Mais la famille que j’ai fondée porte bien un autre nom : le nom de mon mari. Eux, c’est leur nom de famille. Moi, c’est seulement mon nom d’usage. Puisque ma famille, c’est mon père et ma mère ; et que dans mon usage quotidien je vis avec mon mari et nos enfants dont j’ai le droit d’utiliser le nom de famille. Ils sont une famille : la mienne. Mais leur nom est mon nom d’usage…

Vous êtes perdus ? Moi aussi. Mais ça n’est pas grave. Parce que tout se remet très vite en place, finalement.
En effet, j’ai dû renouveler ma demande de place en crèche pour mon enfant féminin (je ne dis pas «fille», parce que, tout de même, c’est un peu dégradant : on dit bien «fille de joie», «fille à papa», «fillon»… je trouve ça un peu limite…).
J’ai ainsi dû remplir le formulaire et je n’ai eu d’autre choix que de cocher la case «Madame» pour désigner ma Poupette.
J’étais fière ! Ce bond en avant pour les femmes !

Voici une Barbie qu'on ne peut plus appeler "Mademoiselle" : elle est trop vieille (mais photoshopée et refaite de partout)

Voici une Barbie qu’on ne peut plus appeler « Mademoiselle » : elle est trop vieille (mais photoshopée et refaite de partout)

Ha ! On peut dire que nous faisons la paire, elle et moi !
Dans la rue, dans les commerces, au Mc Do même, je me promène désormais affublée d’un bébé de 10 mois que l’on doit appeler «Madame Grain de Sel» cependant que l’on me donne du «Mademoiselle Grain de Sel» à tour de bras.

Le monde est sur de bons rails, cela ne fait aucun doute.

Et sinon, je vous avais dit que j’avais loupé une promotion (pas chez Carrefour : à mon travail) lors de ma première grossesse ? C’était sans doute parce que mon contrat me qualifiait de «Mademoiselle» alors qu’en fait, j’étais une Dame… Allez savoir !

Edit du jeudi : hier soir, je discutais de ce billet avec Monsieur Grain de Sel.

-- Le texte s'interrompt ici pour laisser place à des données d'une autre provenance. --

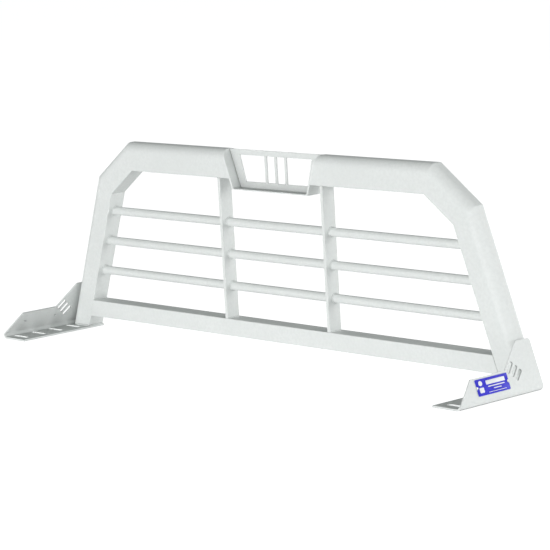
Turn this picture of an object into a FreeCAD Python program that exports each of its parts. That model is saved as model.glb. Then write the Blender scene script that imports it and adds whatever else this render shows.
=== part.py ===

Il m’a dit : « J’ai bien aimé mais je n’ai pas bien compris quel message tu essayais de faire passer ».

Très bonne question Monsieur Grain de Sel !
Et la réponse est simple : il n’y avait pas de message.

Enfin, pas vraiment. J’ai écrit ça comme ça : comme ça m’est venu. C’est flou, c’est mélangé, on n’est pas certain de comprendre. On se demande même si je suis ironique ou poétique…
C’est donc bien comme dans la réalité. Parfois, j’ai le sentiment que l’on lance tellement de messages sur les femmes (pour les femmes), portés de manières tellement diverses (de la plus simple à la plus choquante, juste pour le plaisir de bousculer tout le monde), que je m’y perds. Je ne sais plus trop. Peut-être qu’il y a un combat à mener. Mais peut-être aussi que le combat doit s’arrêter, parfois, et laisser place à la vie. Nous ne sommes pas obligées d’être en état d’alerte en permanence, à guetter l’irrespect, la dictature, le sexisme. Parfois, on peut se faire belle et même avoir envie d’être sexy UNIQUEMENT pour plaire à un homme, qu’il s’agisse de celui qu’on aime ou même de celui qu’on espère rencontrer dans la soirée. On peut trouver important d’être séduisante, de sentir bon, d’être vêtue de rose, de jupes et de dim up… Féliciter son conjoint d’avoir eu une plus grosse augmentation que nous. Ou bien ouvrir le champagne lorsque nous obtenons une augmentation (parce que ça arrive, parfois…), même si du coup, nous avons un plus gros salaire que notre homme (voire même que notre père).
Mais Monsieur Grain de Sel m’a expliqué cette histoire de « Mademoiselle ». Ce principe républicain selon lequel on n’accepte pas de pointer du doigt une femme en la définissant par un statut marital alors qu’un homme est un « Monsieur » qu’il soit célibataire ou pas. Il m’a bien fait réfléchir, ce Monsieur Grain de Sel (je ne sais pas comment il fait : moi-même j’ai souvent du mal à me faire réfléchir). Et ok. J’ai compris qu’ôter « Mademoiselle » des documents n’était pas, comme je le pensais, le combat le plus con et le plus inutile de notre République.
Mais malgré tout : je ne me sens pas insultée lorsqu’on m’appelle « Mademoiselle ». Je n’ai pas besoin qu’on m’appelle « Madame » pour clamer à la face du monde que je suis désormais casée et non disponible (désolée messieurs, This ship has sailed). Mon nom de jeune fille reste mon nom de jeune fille, même si je suis la plus fanée des jeunes filles. Mon nom d’épouse est mon d’épouse, puisque pour avoir le droit de le porter, j’ai dû me marier. C’est mon nom d’usage lorsque je l’utilise, tout comme mon nom de jeune fille, dont j’use encore. Mais d’accord, il y avait une légitimité à enlever ce « Mademoiselle ». Qu’il y ait des choses plus graves et plus urgentes dans notre pays n’est pas forcément une excuse. Les femmes ont obtenu le droit de vote en 1944, en France. On ne peut pas dire que l’époque fut particulièrement sereine (guerre, occupation allemande, économie en berne, etc, etc). Les femmes et le vote, ça n’était pas ce qui allait nourrir les enfants et pourtant, c’était important.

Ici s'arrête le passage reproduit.